Things he could have done better
KK recollects and says that they could have done better if they had an onsite sales presence in the US market. He hesitated to invest in a sales team because he was boot-strapped and had to cut corners. Thinking back, he said that he could have been much bigger if he had made the investment in sales in the US. The mistake was, he knew that there was a market, he confirmed that his service has been validated by a few clients. His market and the service were niches, competitors were almost non-existent but still, he waited for the right volume of sales to come. He says that they did not have a local understanding of the US market.
Sales Advice to Entrepreneurs
KK says that an entrepreneur should do a lot of experimentation before jumping big into the market. Don’t try to have a product ready before you go to the market. You can go with just an MVP built just on a PowerPoint. He made the mistake of building the full-fledged products and realizing that they wasted a lot of time and money.
KK also says that an entrepreneur should leverage the power of inbound marketing. He began using that at a later stage. With so much digital available today, the chance that people are looking out and you don’t know where they are looking out.
Mobius had built some portals in some niche areas and are now getting inbound leads from all geographies and even some F500 leads have come up. This, KK says, has saved a few years for them.
Mobius Today
Mobius is still bootstrapped and is a 1000 member company.
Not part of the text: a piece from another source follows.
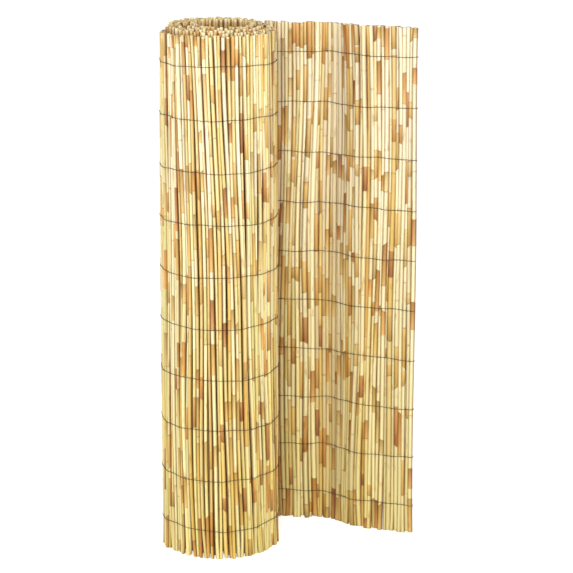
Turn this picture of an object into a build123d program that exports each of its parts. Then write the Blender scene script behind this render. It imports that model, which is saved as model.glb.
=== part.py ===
"""A rolled reed screen, standing on end with its last stretch unrolled.

The screen is a mat of upright reeds bound by rows of wire, one strand on each face of the mat. Seen from
above, the mat is one line: it starts at the free edge of the flap, waves back behind the roll, meets the
roll at its back and winds inward. +Z is up, along the reeds, and -Y is the front. The origin is on the
floor, at the middle of the whole screen's outline. All sizes are in millimetres.
"""

import os
from math import ceil, cos, pi, radians, sin

from build123d import *

# The reeds
reed_length = 1000.0      # height of the screen
reed_diameter = 7.4       # mean thickness of a reed
reed_spread = 1.1         # how much thicker or thinner than the mean a reed can be
reed_phase = 2.4          # radians from one reed's thickness to the next one's
reed_contact = 3.0        # thickness of the wall where two reeds touch
crest_share = 0.5         # share of a reed's thickness that its crest takes, in the stretch that shows

# The roll, measured to the middle of the wall at the back, where the mat meets it
roll_half_width = 113.0
roll_half_depth = 135.5
turns = 4.5               # how often the mat goes round
turn_pitch = 14.0         # from the middle of one turn's wall to the next one's
points_per_turn = 12

# The flap, as points of the wall's middle from the free edge on, measured from the back of the roll
flap_points = [
    (370.5, -120.5),
    (333.5, -102.5),
    (293.5, -85.5),
    (258.5, -67.5),
    (228.5, -32.5),
    (196.5, -11.5),
    (161.5, -10.5),
    (122.5, -1.5),
    (60.0, 1.5),
]
flap_edge_direction = (-0.93, 0.37)

# The ends of the reeds
inner_lift = 11.5         # how much higher the second turn stands than the outermost
turn_lift = 0.8           # how much higher each turn after it stands than the one outside it
end_spread = 3.5          # how much shorter at an end some bundles are than their neighbours
end_phase = 2.0           # radians from one bundle's end to the next one's
bundle = 3                # reeds cut to one length, in the stretch that shows

# The wires
wire_rows = 10
wire_margin = 57.0        # from an end of the reeds to the nearest row
wire_diameter = 0.9
wire_clearance = 0.15     # between a strand and the thickest reeds
wire_chord = 40.0         # longest straight run of a strand
wire_wrap = 330.0         # degrees of the outermost turn that a strand follows

# The gaps that show between reeds, from one row of wire to the next
gap_width = 1.8
gap_margin = 18.0         # from a row of wire to the nearest end of a gap
gap_every = 15            # joints between reeds from one gap to the next at the same height
gap_step = 5              # joints by which a gap leads the nearest one below it

wire_pitch = (reed_length - 2.0 * wire_margin) / (wire_rows - 1)
crest = (reed_diameter + reed_spread) / 2.0


def turn_length(turn):
    """The length of the wall in one turn, where turn 0 is the outermost."""
    return pi * (roll_half_width + roll_half_depth - turn_pitch * (2 * turn + 1))


def spiral_point(turned):
    """The middle of the wall after turning inward by so many degrees from the back of the roll."""
    inward = turn_pitch * turned / 360.0
    angle = radians(90.0 + turned)
    return ((roll_half_width - inward) * cos(angle), (roll_half_depth - inward) * sin(angle))


with BuildLine() as flap_line:
    Spline(
        *[(x, roll_half_depth + y) for x, y in flap_points],
        spiral_point(0.0),
        tangents=[flap_edge_direction, (-1.0, 0.0)],
    )
with BuildLine() as roll_line:
    Spline(*[spiral_point(360.0 * i / points_per_turn) for i in range(round(turns * points_per_turn) + 1)])
flap_edge = flap_line.edge()
roll_edge = roll_line.edge()
flap_length = flap_edge.length
mat_length = flap_length + roll_edge.length


def on_mat(distance):
    """The middle of the wall and the mat's direction there, so far from the free edge."""
    if distance < flap_length:
        edge, along = flap_edge, distance
    else:
        edge, along = roll_edge, distance - flap_length
    return (
        edge.position_at(along, position_mode=PositionMode.LENGTH),
        edge.tangent_at(along, position_mode=PositionMode.LENGTH),
    )


def outward(direction):
    """The direction to the mat's outer face, which is the outside of the roll."""
    return Vector(direction.Y, -direction.X)


def lay_reeds():
    """Each reed's thickness and its middle, and each joint between reeds, from the free edge inward."""
    laid, seams = [], [on_mat(0.0)]
    reached = 0.0
    while True:
        thickness = reed_diameter + reed_spread * sin(reed_phase * len(laid))
        if reached + thickness > mat_length:
            return laid, seams
        laid.append((thickness, *on_mat(reached + thickness / 2.0)))
        reached += thickness
        seams.append(on_mat(reached))


reeds, joints = lay_reeds()


def reeds_within(distance):
    """How many reeds lie between the free edge and a distance along the mat."""
    return min(round(distance / reed_diameter), len(reeds))


def face(first, last, side, crest_width):
    """Plan points of one face of some reeds: a valley at each joint, and a crest on each reed."""
    points = []
    for i in range(first, last):
        point, direction = joints[i]
        points.append(point + outward(direction) * side * reed_contact / 2.0)
        thickness, middle, direction = reeds[i]
        ridge = middle + outward(direction) * side * thickness / 2.0
        if crest_width > 0.0:
            half = direction * thickness * crest_width / 2.0
            points += [ridge - half, ridge + half]
        else:
            points.append(ridge)
    point, direction = joints[last]
    points.append(point + outward(direction) * side * reed_contact / 2.0)
    return points


def bulge(start, end, side):
    """How far the mat stands out of a straight line between two distances, towards one face."""
    middle, direction = on_mat((start + end) / 2.0)
    straight = (on_mat(start)[0] + on_mat(end)[0]) / 2.0
    return max(0.0, (middle - straight).dot(outward(direction)) * side)


def strand_outline(side):
    """Plan points of a strand that lies on one face of the mat, in straight runs that clear the reeds."""
    length = flap_length + turn_length(0) * wire_wrap / 360.0
    runs = int(length / wire_chord) + 1
    stops = [length * i / runs for i in range(runs + 1)]
    bulges = [0.0, *[bulge(start, end, side) for start, end in zip(stops, stops[1:])], 0.0]
    near, far = [], []
    for stop, before, after in zip(stops, bulges, bulges[1:]):
        point, direction = on_mat(stop)
        away = outward(direction) * side
        stand_off = crest + wire_clearance + max(before, after)
        near.append(point + away * stand_off)
        far.append(point + away * (stand_off + wire_diameter))
    return near + far[::-1]


shown = reeds_within(flap_length + turn_length(0))
strands = {"outer": strand_outline(1.0), "inner": strand_outline(-1.0)}
outline = face(0, shown, 1.0, crest_share) + face(0, shown, -1.0, crest_share) + strands["outer"]
origin_x = (min(p.X for p in outline) + max(p.X for p in outline)) / 2.0
origin_y = (min(p.Y for p in outline) + max(p.Y for p in outline)) / 2.0


def level(height):
    """The plane at a height above the floor, with its origin at the middle of the roll."""
    return Plane((-origin_x, -origin_y, height))


def stretch(first, last, bottom, top, crest_width):
    """One stretch of the ridged wall, from reed first up to reed last."""
    outer = face(first, last, 1.0, crest_width)
    inner = face(first, last, -1.0, crest_width)
    with BuildPart() as wall:
        with BuildSketch(level(bottom)):
            with BuildLine():
                Polyline(*outer, *inner[::-1], close=True)
            make_face()
        extrude(amount=top - bottom)
    return wall.part


def shortened(count):
    """How much an end of a bundle falls short. About half of the bundles reach the full length."""
    return end_spread * max(0.0, sin(end_phase * count))


stretches = []
for count, first in enumerate(range(0, shown, bundle)):
    last = min(first + bundle, shown)
    top = reed_length - shortened(count + 2)
    stretches.append(stretch(first, last, shortened(count), top, crest_share))
wound = flap_length + turn_length(0)
first = shown
for turn in range(1, ceil(turns)):
    wound += turn_length(turn)
    last = len(reeds) if turn + 1 >= turns else reeds_within(wound)
    lift = inner_lift + turn_lift * (turn - 1)
    stretches.append(stretch(first, last, lift, reed_length + lift, 0.0))
    first = last

with BuildPart() as gaps:
    for bay in range(wire_rows - 1):
        with BuildSketch(level(wire_margin + wire_pitch * bay + gap_margin)):
            for joint in range(1 + gap_step * bay % gap_every, shown, gap_every):
                point, direction = joints[joint]
                slant = Vector(1.0, 0.0).get_signed_angle(direction)
                with Locations(Location((point.X, point.Y), slant)):
                    Rectangle(gap_width, 2.0 * crest + gap_width)
        extrude(amount=wire_pitch - 2.0 * gap_margin)

with BuildPart() as reed_mat:
    add(stretches)
    add(gaps.part, mode=Mode.SUBTRACT)
reed_mat.part.label = "reed_mat"


def strand(side, row):
    """One strand of wire, flat and square in section."""
    with BuildPart() as wire:
        with BuildSketch(level(wire_margin + wire_pitch * row - wire_diameter / 2.0)):
            with BuildLine():
                Polyline(*strands[side], close=True)
            make_face()
        extrude(amount=wire_diameter)
    wire.part.label = f"wire_{side}_{row + 1:02d}"
    return wire.part


wires = [strand(side, row) for side in strands for row in range(wire_rows)]

os.makedirs("parts", exist_ok=True)
for piece in [reed_mat.part, *wires]:
    export_step(piece, f"parts/{piece.label}.step")
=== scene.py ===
"""The look of a rolled reed screen: each reed, with its nodes, sheaths and cut ends, and the wires.

The mat's plan is one line, as in the solids: from the free edge of the flap, behind the roll, and inward.
All sizes are in metres. +Z is up and -Y is the front.

A table whose name ends in _at gives values by how far the mat has turned inward, in degrees. On the flap,
which comes before the roll, its places are minus the millimetres that are left to the back of the roll.
"""

import random
from math import atan, pi, radians, sin

import bpy
import numpy as np
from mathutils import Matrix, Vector


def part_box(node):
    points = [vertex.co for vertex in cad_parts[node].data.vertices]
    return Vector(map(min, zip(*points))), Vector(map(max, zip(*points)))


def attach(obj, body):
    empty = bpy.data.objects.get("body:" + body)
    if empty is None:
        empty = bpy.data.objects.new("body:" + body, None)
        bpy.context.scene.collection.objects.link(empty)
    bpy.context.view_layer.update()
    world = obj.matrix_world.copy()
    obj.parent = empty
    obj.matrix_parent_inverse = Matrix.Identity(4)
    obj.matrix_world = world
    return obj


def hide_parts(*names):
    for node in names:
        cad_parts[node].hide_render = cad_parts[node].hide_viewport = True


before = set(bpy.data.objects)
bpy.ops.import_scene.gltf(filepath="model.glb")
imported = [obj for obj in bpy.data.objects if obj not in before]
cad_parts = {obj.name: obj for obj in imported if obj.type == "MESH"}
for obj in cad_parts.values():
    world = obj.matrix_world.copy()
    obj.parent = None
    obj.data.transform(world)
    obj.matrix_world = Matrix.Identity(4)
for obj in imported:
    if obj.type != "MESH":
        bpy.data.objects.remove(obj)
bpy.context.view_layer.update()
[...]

They have about 20 F 500 companies out of the 250 + customers. They have a global presence now with subsidiaries in the US and the UK. The company today processes data from 100 million websites every month, 100s of thousands of unstructured content from PDFs, web pages, and other content types, manages a few thousand cloud IPs for their processing infrastructure, and has built its own proprietary technologies and platforms for managing these seamlessly. It’s growth plans are to double in size over the next 3 years.